Get all comment threads on the video page
The get_comment_threads() function give a data.frame with the following 12 columns:
“authorDisplayName”, “authorProfileImageUrl”, “authorChannelUrl”, “authorChannelId.value”, “videoId”,
“textDisplay”, “textOriginal”, “canRate” “viewerRating”, “likeCount”, “publishedAt”, “updatedAt”
cmmt <- get_comment_threads(c(video_id = "e8QY0NDWqzk"), max_results = 101)
nrow(cmmt)
## [1] 4000
Suppose we want to view the first 5 rows out of 4000 for authorDisplayName, publishedAt, and textOriginal, first we can extract a subset of the cmmt dataframe. Then format the text the way we want to see using paste() function.
cmmt5 <- cmmt[1:5, c(1,7,11)]
cmmt5.TMC <- paste('<< ', trimws(cmmt5$authorDisplayName),' >>', '[',  
                   cmmt5$publishedAt, '] ', trimws(cmmt5$textOriginal),
                   collapse = '\n\n')
Display the comments on the console using the cat() function.
cat(strwrap(cmmt5.TMC, width = 70), sep = '\n')
## << Motivation Madness >> [ 2017-10-12T16:40:51.000Z ] PLEASE READ -->
## Hi everyone, this is a completely different video than normal. Videos
## will resume back to normal on Monday with an EPIC video by Simon
## Sinek. I want to explain that College is a perfect solution to many,
## however to others it may not be a good fit. For myself, it was
## perfect, for one of my good friends, it wasn't a good fit. If you are
## currently in college, do not rely on that the piece of paper that you
## receive at the end to get you far, it is your own commitment and
## perseverance that will get you far. College is one of the best places
## on earth to develop networking connections with fellow students and
## professors, as well as create experiences that are extremely
## valuable.

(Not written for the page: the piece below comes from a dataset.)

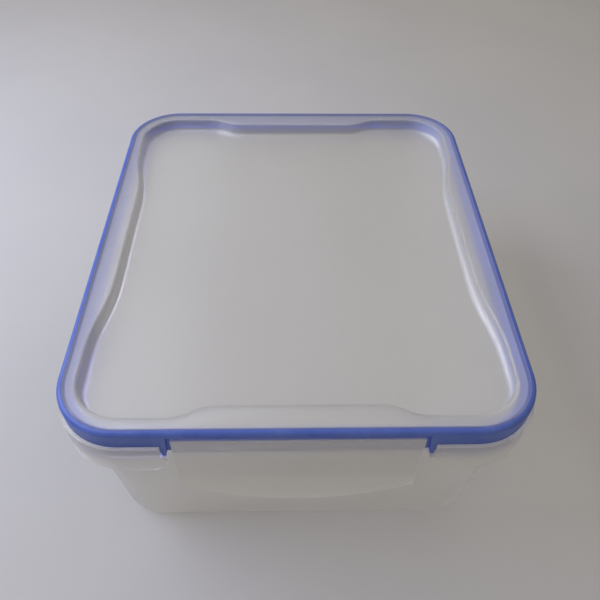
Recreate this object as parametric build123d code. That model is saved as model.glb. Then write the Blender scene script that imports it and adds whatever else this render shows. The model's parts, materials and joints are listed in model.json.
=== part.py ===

I want to emphasise that you don't need to go to the best
## and most expensive school to get the best education or be successful.
## My advice is to BECOME INVOLVED, make friends with as many people as
## possible, help others, and be true to yourself. I REPEAT, this is not
## a video saying that College is useless, but rather we put too much
## emphasis on a piece of paper, thinking that a degree is going to
## catapult us to great success. Make the most out of your time, go out
## there and make connections with other people, and take risks!
## 
## << Max Anguiano >> [ 2018-09-10T05:44:22.000Z ] According to ample
## research, most people with a college degree earn a higher income than
## those without one.
## 
## << HumbleWolf >> [ 2018-09-10T04:45:02.000Z ] The Reason Why You're
## Failing In All Aspect Of Life -
## https://www.youtube.com/watch?v=kPef2yhexAg
## 
## << fantamas06 >> [ 2018-09-10T04:17:13.000Z ] without a title of your
## education, no one will take you for a high tech /engineering job,
## even if you spend a lot of time educating self, and you know more
## than those, who completed colleges/ high-level schools.
## 
## << Justin Ajuogu >> [ 2018-09-10T00:37:08.000Z ] Well there's no harm
## in education, just do sum with it.